We spent a good thirty minutes cruising the roads of the park with little but a rattling of steel but some content passengers to show for it. We passed by a watering hole where a bull elephant was busy splattering mud on his back, his version of a skin rejuvenating treatment. A bit further down the road we came upon a lumbering pair of adolescent bulls wandering through an open field, but they did appear to have a distinct gate to their efforts. Sure enough we saw their intended victim, a rarely seen in the wild windmill and accompanying open tank for water storage. The tank looked to be about 30 feet in diameter and perhaps 10 feet tall.

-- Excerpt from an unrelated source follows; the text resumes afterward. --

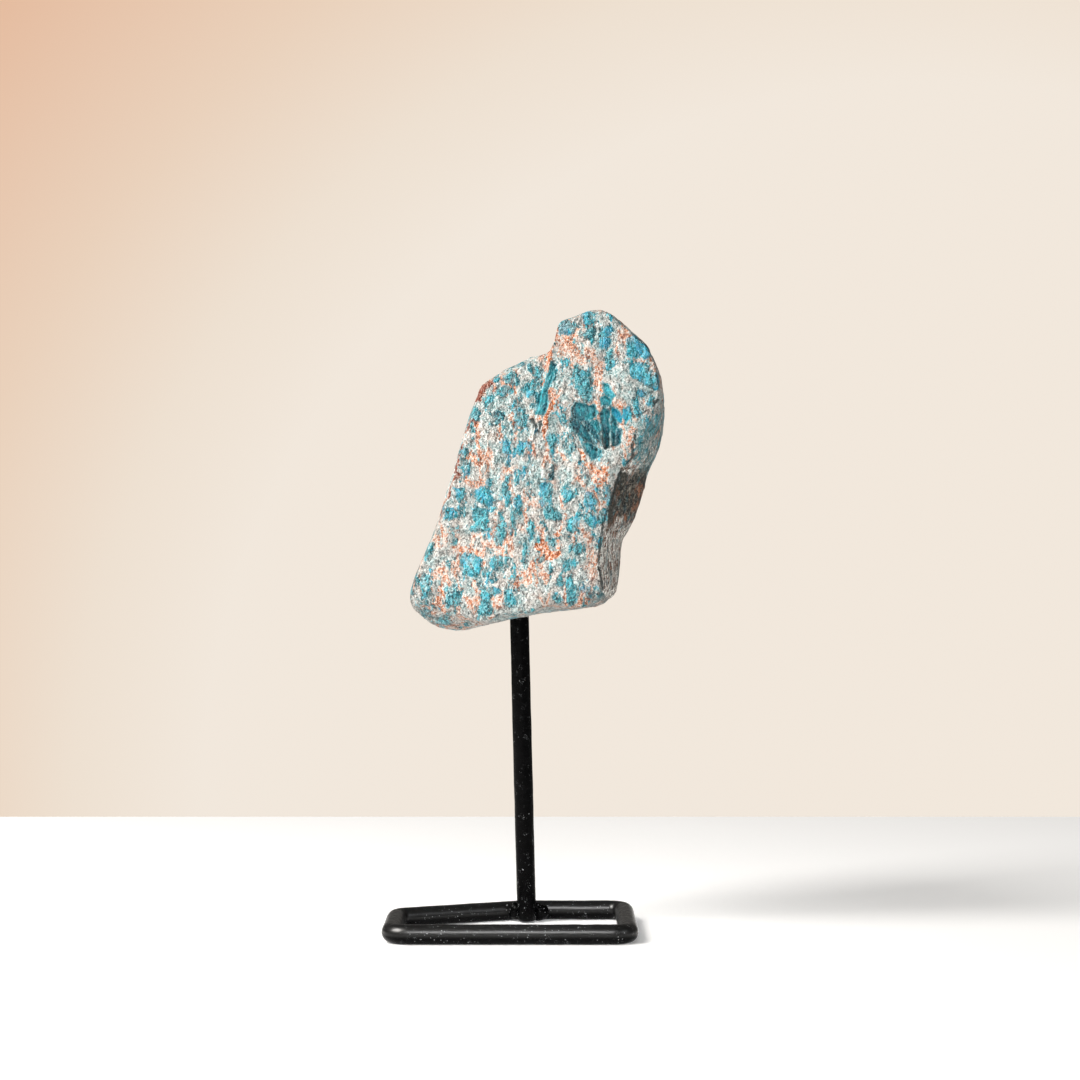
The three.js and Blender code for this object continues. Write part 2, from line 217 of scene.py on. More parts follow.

The young fellows took their time and flopped their trunks over the top for a drink. Their trunks were just able to scale the wall to begin drinking but the pair was not yet content with such a slow process of hydration. Each of them then scaled the walls slightly with the forelegs while their bags legs remained on the ground. No Spiderman feat here but a show of agility that the average game drive participant does not get the chance to see.
Where Lady Luck played her hand was during the next 20 minutes on the drive. Within a few more minutes Nicholas drove us around the corner where we were greeted by three white rhinoceroses. Two females were paired and the third, a big male, was lingering in the distance but about 30 feet away.
None of them seemed very alarmed by our presence but this fact is not an oddity in itself as these animals will first be cued to our presence by hearing and by smell. Sight is a distant third when it comes to the rhino’s means of identification of objects it encounters. So, our proximity could well be explained by being downwind and quiet. My experience has taught me that these animals, if calm, will allow a game vehicle to approach to about 30 feet, at best.
White rhinos are reasonably passive while their cousins, the black rhino, are far more territorial and aggressive. So the angst of approaching the white rhino is not always present (although check the blog dated August 2008 for my game drive into the Sabi Sands where I, along with my mother – during her first game drive ever – came across a mother and baby rhino who charged us and chased our vehicle for over a mile). Nonetheless, it is quite rare for a grazing rhino to continue to approach a vehicle without deciding to turn and walk away.
On this occasion, I had something happen I had never seen before. The two females gradually worked their way up to the land Rover until they sat but 6 – 8 feet away from us. There they stayed for 5 minutes or so just staring at us while never losing one another’s shadow. Quite a sight indeed and it was capped a few minutes later by the big male coming close enough to the females there was a bit of a Mexican stand off as the two groups stared one another down.
After enjoying this series of events play out, we decided to turn around and head back down the road from whence we came when out of the left corner came a leopard – a leopard with decided goal in mind as it approached the road in front of us but 20 feet off the front bumper. Most leopards may have a design in mind for their path but when a vehicle approaches, especially during the day, the leopard will usually move away. Not this one. He crossed the road and went to our right and thereupon gave what is rare for the tourist to hear – his mating or territorial call. My video was rolling so I was able to capture the sound of this distinctive and surprising call.
What a rare series of events to have fall into place for our group this afternoon. And how were we last spoiled? A lion called to us at about dusk. Could not have asked for a better game drive. It is but chance when determining when and where you will be lucky enough to see and hear these parts of nature so up close and personal.
Sleep beckons as my wake up call is for 5:15AM for our 6AM game drive departure.
Great names for some of my black African friends here in the lodges. Tonight, my security guard accompanying back to the room after dark has been Convert. I’ve met folks with names like Happy, Honor, Serentiy, Peaceful, Scotch and may more. The names add to the event.
Another fine day in the African bush indeed.